一方通行「結標はどォなったンだ? アイツは助かったのか?」


 白い少年の真っ赤な瞳が土御門を見つめる。
 それに対して土御門は、
 
 
土御門「結標は無事だ。オレたちグループが保護した。今のお前と同じくここへ入院しているよ」


 ニヤリと笑ってそう答えた。
 

一方通行「そォか」


 一方通行は呟き、視線を下へと落とした。
 ひとまず彼女の安全が確認できたことで、安堵しているのか軽く息を吐いた。
 しかし、彼の表情の中には疑問のような色が残る。
 その疑問を察したように土御門が、
 

土御門「あのとき、お前の意識がない間に何があったのか……聞きたいか?」

一方通行「…………」


 土御門が言うように、たしかに一方通行はあの現場での記憶が途中から消えていた。
 気付いたら病院で寝ていたとか、そんな感じだ。


一方通行「……そォだな。
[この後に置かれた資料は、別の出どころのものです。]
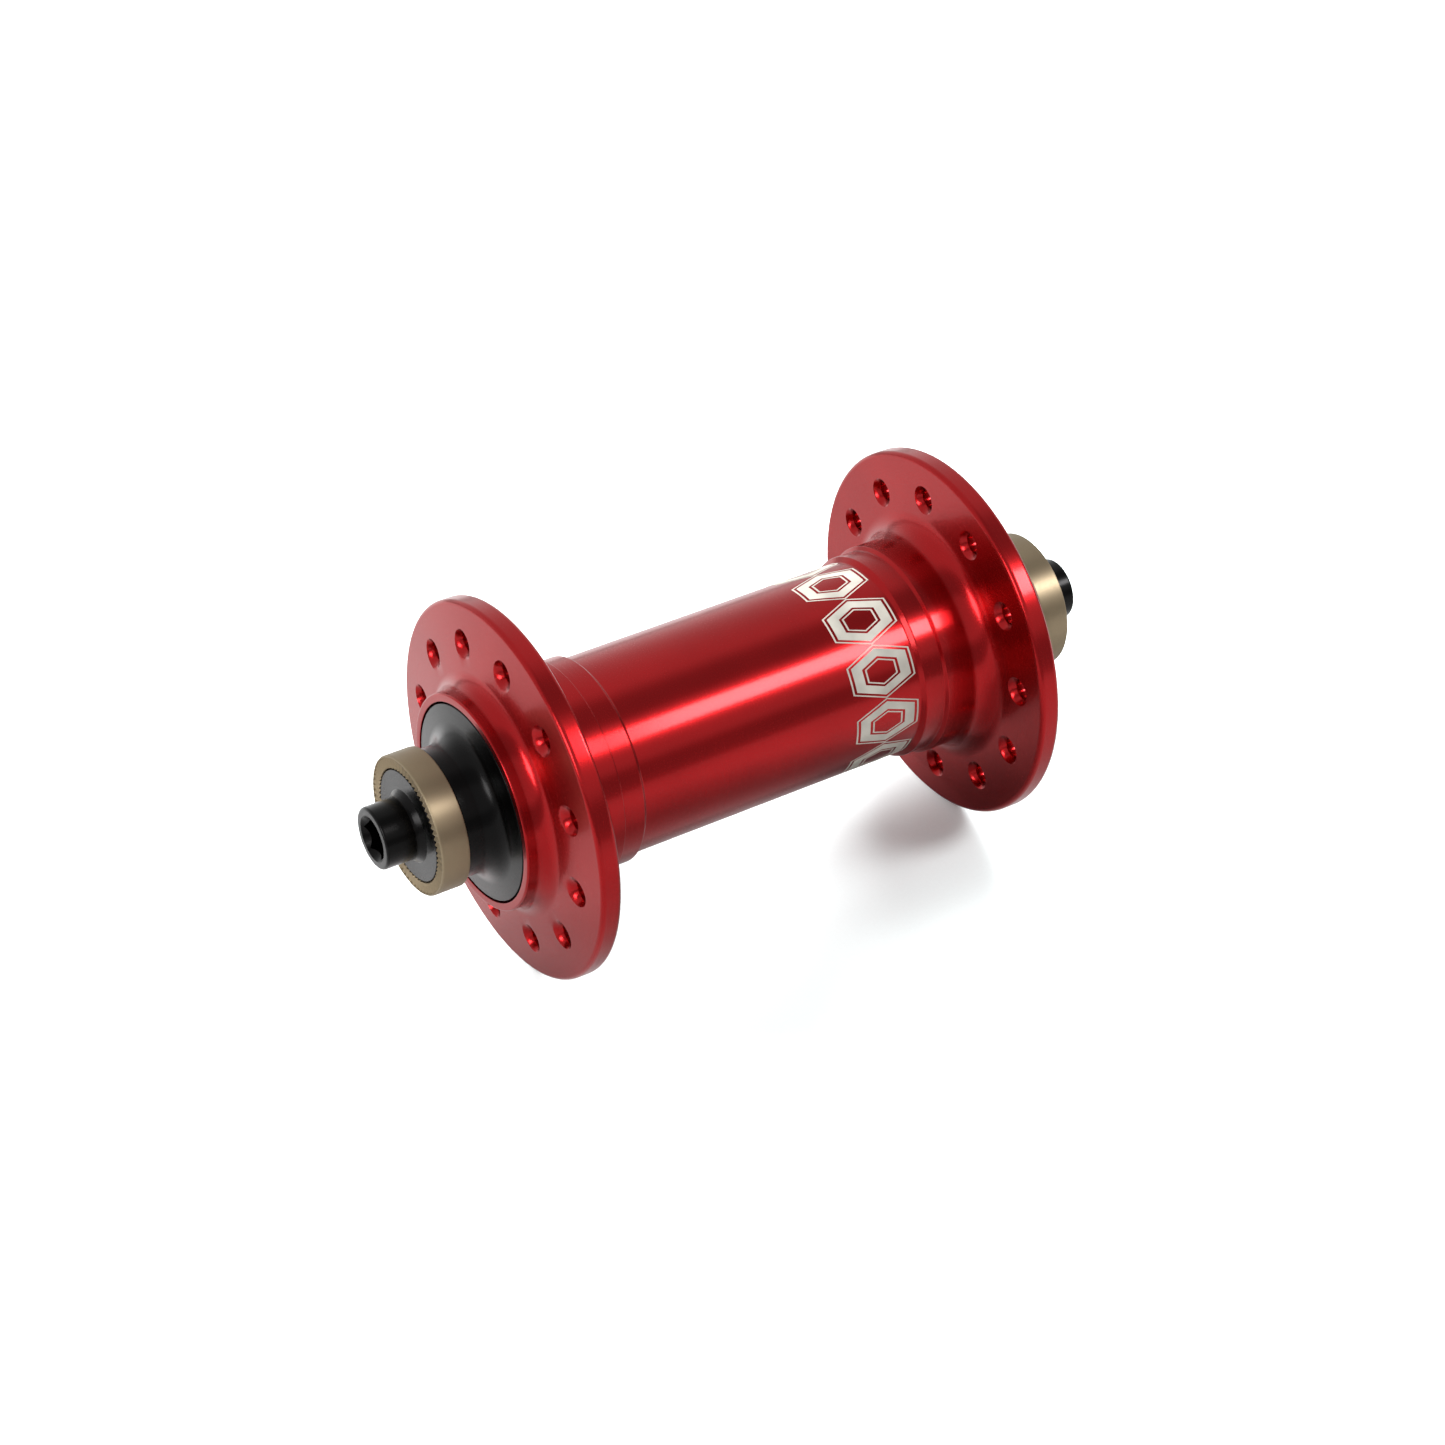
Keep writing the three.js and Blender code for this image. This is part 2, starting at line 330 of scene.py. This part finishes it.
def bare_alloy():
    return turned_finish("bare_alloy_turned", (0.72, 0.73, 0.75), 0.3, marks=0.3)


def ground_steel():
    return turned_finish("ground_steel", (0.72, 0.73, 0.74), 0.12, marks=0.15)


def dull_finish(name, color, roughness, grain_mm):
    """A surface with no shine of metal, such as rubber or card: a fine pebble grain and slow clouds."""
    shader = Shader(name, color, 0.0, roughness)
    place, _ = shader.place()
    pebble = shader.noise(place, grain_mm, 3.0)
    clouds = shader.noise(place, 4.0)
    shader.vary_color(shader.spread(clouds, 0, 1), 1.2, 0.8)
    shader.feed("Roughness", shader.spread(pebble, roughness - 0.08, roughness + 0.08))
    shader.bump(pebble, 0.3, 0.02)
    return shader.material


def etched_alloy():
    return dull_finish("etched_alloy", (0.38, 0.365, 0.32), 0.5, 0.3)


# Painted shade: the dark grey paper of the card that stands in for the shadow under the hub.
def under_hub_shade_paper():
    return dull_finish("under_hub_shade_card_paper", (0.26, 0.26, 0.26), 1.0, 0.5)


def black_rubber():
    return dull_finish("black_rubber", (0.02, 0.02, 0.021), 0.7, 0.25)


def cage_polymer():
    return dull_finish("cage_polymer", (0.45, 0.27, 0.11), 0.5, 0.4)


# ---- Hub shell ----
def shell_outline():
    seat_floor_y = BEARING_Y - BEARING_HALF_WIDTH - 0.2
    return rounded(both_halves([
        (BARREL_RADIUS, 21.95, 0.25),
        (BAND_RADIUS, 22.5, 0.25),
        (BAND_RADIUS, 25.5, 0.05),
        (COLLAR_RADIUS, 25.8, 0.12),
        (COLLAR_RADIUS, INNER_FACE_Y[0], FACE_FEET[0] - COLLAR_RADIUS),
        (FLANGE_RADIUS, INNER_FACE_Y[1], 0.7),
        (FLANGE_RADIUS, OUTER_FACE_Y[1], 0.7),
        (BOSS_RADIUS, OUTER_FACE_Y[0] + 0.2, FACE_FEET[1] - BOSS_RADIUS),
        (BOSS_RADIUS, MOUTH_Y, 0.25),
        (BEARING_SEAT_RADIUS, MOUTH_Y, 0.06),
        (BEARING_SEAT_RADIUS, seat_floor_y, 0.1),
        (SHELL_BORE_RADIUS, seat_floor_y, 0.2),
    ]))


def face_y(radius, foot, ends):
    """Where a flange face stands at a radius, between its foot and its rim."""
    return ends[0] + (ends[1] - ends[0]) * (radius - foot) / (FLANGE_RADIUS - foot)


def spoke_bit(side, index):
    """The cutter for one spoke hole: a bore with a softly rounded chamfer at each face."""
    # Each step is a depth below the face and a radius. The first stands clear of the face.
    turn = math.radians(SPOKE_PHASE[side] + index * 360 / SPOKES_PER_FLANGE)
    centre = (SPOKE_CIRCLE * math.cos(turn), SPOKE_CIRCLE * math.sin(turn))
    chamfer = 0.75
    mouth = SPOKE_BORE + chamfer
    chamfer_steps = [
        (-1.0, mouth + 1.6),
        (0.0, mouth + 0.1),
        (0.12, mouth - 0.1),
        (chamfer, SPOKE_BORE + 0.05),
        (chamfer + 0.15, SPOKE_BORE),
    ]
    inner = face_y(SPOKE_CIRCLE, FACE_FEET[0], INNER_FACE_Y)
    outer = face_y(SPOKE_CIRCLE, FACE_FEET[1], OUTER_FACE_Y)
    stations = [(inner + depth, radius) for depth, radius in chamfer_steps]
    stations += [(outer - depth, radius) for depth, radius in reversed(chamfer_steps)]
    stations = [(SIDES[side] * y, radius) for y, radius in stations]
    return drill_bit(f"spoke_bit_{side}_{index}", centre, stations, 40)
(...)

ま、どォせ聞いたところで、ロクな答えなンざ返ってこねェだろォがな」
 

 馬鹿にしたように口角を上げる。
 どうせ敵にぶん殴られて無様に気絶したとか、そんな答えが返ってくるのだろう。
 しかし、土御門から返ってくる言葉をそうではなかった。


土御門「お前は能力を暴走させていた。自分の意識を飛ばしてまでな」

一方通行「暴走?」

土御門「ああ。背中から黒い翼が出現して、目に見えない何かのチカラを操って佐久を殺そうとしていた」

一方通行「黒い翼だァ? ハッ、くっだらねェ。どっかのメルヘン馬鹿じゃねェンだからよォ。そンなモンが俺から出てくるわけねェだろォが」


 一方通行は鼻で笑った。
 彼の能力はあくまでベクトル操作。力の向きを変えるだけのチカラ。
 そんな黒い翼などというファンタジーのようなものを生やしたり、念動力の真似事のようなことなどできやしない。
 適当なことを言ってからかっているのだろう、と一方通行は信じなかった。
 しかし、


土御門「…………」


 土御門は至って真面目な顔をしていた。サングラスの奥の瞳がこちらを見据えている。
 冗談を言っているような雰囲気が、欠片も見られない。
 
 
一方通行「……チッ、俺も随分と化け物らしくなってきたじゃねェかよ」


 一方通行は舌打ちした。本当にくだらないモノを見たときのように。
 これ以上、この話を広げても無駄だろう。そう思った一方通行は話題を変える。